We powered back out to some nearby island groups, which are clustered close to Gananoque. I had picked out a couple of potential anchorage spots on the map so we motored to those, but at each one we found issues – too shallow, not sheltered enough, not enough room to fit SeaLight, private cabins on shore. Beau too was having a bad day and at one point something weird started happening to his face – it started getting all squished up, and he was making this strange sound, then a tiny drop of water fell from his eye and I realized he was crying! First time we’d heard him cry all trip. It lasted a about 5 seconds then Melissa pulled out another of those baby sludge packs – this one some strange combination like Salmon and Radish – and once she squirted a few cubic inches of this organic glue into him he was completely happy again. We searched for an anchorage unsuccessfully for at least three hours, then finally decided to head to Lindsay Island, one of the westernmost spots, and along the way towards our friend Andrew’s house where we’d be travelling to the following day. We’d anchored in Lindsay several times before and it's a great spot so we motored in, set the hook, then cracked some beers and started talking like pirates. There is nothing more fun than talking like a pirate. Try it. Say, “Argh, would one of you limey cabin boys hand me that tube of butt paste. Me pantaloons have been chafing me arse all afternoon.” See, I told you it’s fun.
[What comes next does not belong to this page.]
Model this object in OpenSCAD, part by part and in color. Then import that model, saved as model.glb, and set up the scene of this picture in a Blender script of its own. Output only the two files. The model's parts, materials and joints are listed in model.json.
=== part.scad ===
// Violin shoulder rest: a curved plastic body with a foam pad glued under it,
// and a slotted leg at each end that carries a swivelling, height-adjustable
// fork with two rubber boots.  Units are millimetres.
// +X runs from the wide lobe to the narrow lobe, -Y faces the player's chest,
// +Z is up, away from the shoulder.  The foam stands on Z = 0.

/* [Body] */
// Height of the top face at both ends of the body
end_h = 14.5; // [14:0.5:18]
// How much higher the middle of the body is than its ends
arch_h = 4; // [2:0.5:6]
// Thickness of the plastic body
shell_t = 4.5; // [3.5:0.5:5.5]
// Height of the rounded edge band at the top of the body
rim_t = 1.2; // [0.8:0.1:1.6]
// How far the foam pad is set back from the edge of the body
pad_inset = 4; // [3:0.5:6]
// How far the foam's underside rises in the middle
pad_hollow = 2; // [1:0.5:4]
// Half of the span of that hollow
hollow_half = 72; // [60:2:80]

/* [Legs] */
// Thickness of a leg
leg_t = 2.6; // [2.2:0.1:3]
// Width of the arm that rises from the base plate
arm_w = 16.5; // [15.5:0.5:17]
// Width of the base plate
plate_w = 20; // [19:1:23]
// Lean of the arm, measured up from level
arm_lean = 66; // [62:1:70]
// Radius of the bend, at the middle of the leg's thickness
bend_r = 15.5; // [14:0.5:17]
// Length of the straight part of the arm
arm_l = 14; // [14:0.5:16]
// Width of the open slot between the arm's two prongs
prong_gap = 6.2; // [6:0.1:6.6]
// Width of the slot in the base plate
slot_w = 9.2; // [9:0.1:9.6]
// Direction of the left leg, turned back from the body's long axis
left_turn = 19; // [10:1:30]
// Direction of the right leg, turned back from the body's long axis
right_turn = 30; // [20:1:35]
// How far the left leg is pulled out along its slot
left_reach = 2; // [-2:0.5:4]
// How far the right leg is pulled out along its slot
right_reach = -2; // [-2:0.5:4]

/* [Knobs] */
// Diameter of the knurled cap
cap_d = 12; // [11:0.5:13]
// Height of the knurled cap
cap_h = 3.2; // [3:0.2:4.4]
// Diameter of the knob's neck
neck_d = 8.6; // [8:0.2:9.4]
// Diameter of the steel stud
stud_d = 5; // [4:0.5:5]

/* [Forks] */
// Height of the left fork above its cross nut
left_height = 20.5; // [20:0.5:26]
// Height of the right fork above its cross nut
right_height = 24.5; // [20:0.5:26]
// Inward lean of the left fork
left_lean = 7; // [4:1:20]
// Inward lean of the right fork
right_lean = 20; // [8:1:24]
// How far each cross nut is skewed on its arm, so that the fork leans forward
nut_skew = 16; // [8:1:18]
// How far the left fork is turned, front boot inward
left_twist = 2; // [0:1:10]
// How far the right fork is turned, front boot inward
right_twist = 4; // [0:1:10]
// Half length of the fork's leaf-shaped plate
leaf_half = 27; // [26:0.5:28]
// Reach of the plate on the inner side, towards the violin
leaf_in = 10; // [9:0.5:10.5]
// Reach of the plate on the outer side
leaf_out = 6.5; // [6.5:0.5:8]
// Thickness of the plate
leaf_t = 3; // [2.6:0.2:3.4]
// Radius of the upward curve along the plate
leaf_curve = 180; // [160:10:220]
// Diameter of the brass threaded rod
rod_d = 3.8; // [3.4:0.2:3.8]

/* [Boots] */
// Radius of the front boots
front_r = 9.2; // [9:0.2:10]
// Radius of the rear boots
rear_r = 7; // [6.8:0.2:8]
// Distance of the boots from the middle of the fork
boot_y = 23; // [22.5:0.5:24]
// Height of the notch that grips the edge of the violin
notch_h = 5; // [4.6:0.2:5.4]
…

During the pirate talk and drinking Ana came up with this profoundly good idea. Beau was getting tired of all his regular toys like the boat engine key, a bungee cord, the spider web dusting broom, the bimini snap tool, and the bottle of diesel additive, so Ana grabbed this blue rubber pastry brush we use for saucing up meat on the bbq and showed it to him. He seemed interested at first, and reached out and touched it and as soon as his fingers caused the tiny blue rubber fingers to move, he recoiled in disgust, making an awful face. Ana, noticing the reaction, then rubbed it on his cheek which completely creeped him out and made his body shiver as he drew away. What fun! We kept the game of “torture the baby” going for quite a while, in fact right up until our friends Andrew and Victoria pulled up in their fancy Regal 32’ bowrider and we tied the boats together for happy hour, round 2.
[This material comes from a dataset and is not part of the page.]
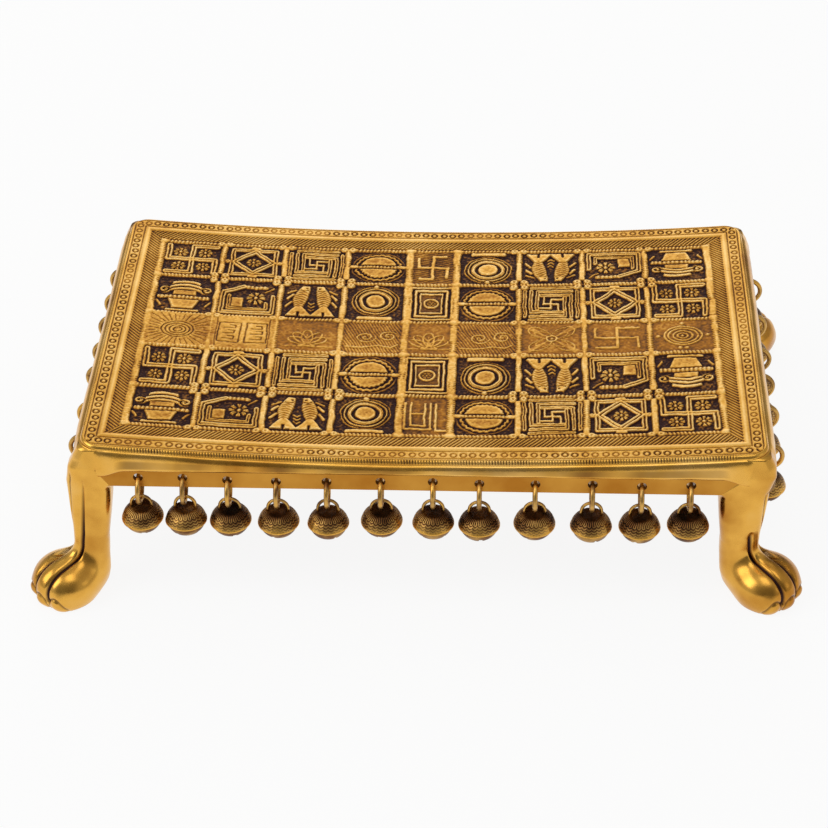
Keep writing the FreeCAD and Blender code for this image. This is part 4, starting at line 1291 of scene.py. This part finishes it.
def bell_shape(top_place, turn, spin, lean):
    """One bell hung with its loop's top at a place, as a bmesh."""
    b = bell()
    land_share = math.sqrt(1.0 - (b.land / b.radius) ** 2)
    half = b.height / (1.0 + land_share)
    bm = bmesh.new()
    bmesh.ops.create_uvsphere(bm, u_segments=48, v_segments=48, radius=1.0)
    uv = bm.loops.layers.uv.new("bell")
    wear_and_painted_shade = bm.verts.layers.float.new("wear_and_painted_shade")
    bm.faces.ensure_lookup_table()
    for face in bm.faces:
        mid = math.atan2(face.calc_center_median().y, face.calc_center_median().x)
        for loop in face.loops:
            co = loop.vert.co
            around = math.atan2(co.y, co.x) if math.hypot(co.x, co.y) > 1e-5 else mid
            if around - mid > math.pi:
                around -= 2 * math.pi
            if around - mid < -math.pi:
                around += 2 * math.pi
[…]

A stop at Andrew and Vic’s enormous mansion in the Bateau Channel is the only constant in our trips to the Thousand Islands. You see, he has a wonderfully huge waterfront property, an executive house with every piece of automation and smart home technology you could imagine, a long range telescope to spy on the neighbours across the channel on Howe Island, a huge dock with enough depth to host a sailboat, an endless supply of rum and fancy beer, three extra bedrooms, free prime ribs from his meat supplier, an ice machine in every room, high tech toilets and showers, a dog, a truck to borrow for getting groceries and, most importantly, an outstanding sense of humour. Vic has an equally outstanding sense of patience to put up with his shenanigans (and mine when we visit). One thing I like about Andrew is he really understands our needs. For instance, he knows I like my slips freshly dredged, so earlier in the week he had arranged for a dredging company to tug their gigantic barge over and clear out thousand of pounds of rocks and mud from the dock area, for an extortionate amount of money. He’s just that kind of guy.


As we drank a few rounds of rum and cokes we caught up on news and had some laughs. They claimed it was a social visit, but he was really here to inspect our boat. You see, gypsy sailboats tend to bring down property values, and property value is very important to Andrew, so he made us take down all the beef jerky we were drying on the lifelines. It was a fair compromise for free dockage.

We tried talking them into staying for dinner, but they had to get back to their palace to discipline the butler, so we were left to finish off the day by consuming an outrageous quantity of amazing skewers Pat and Melissa had brought along – delicious marinated pork chunks, beefy mushrooms, wads of haloumi cheese, and fresh peppers, all seared to perfection on SeaLight’s ultra hot bbq grill.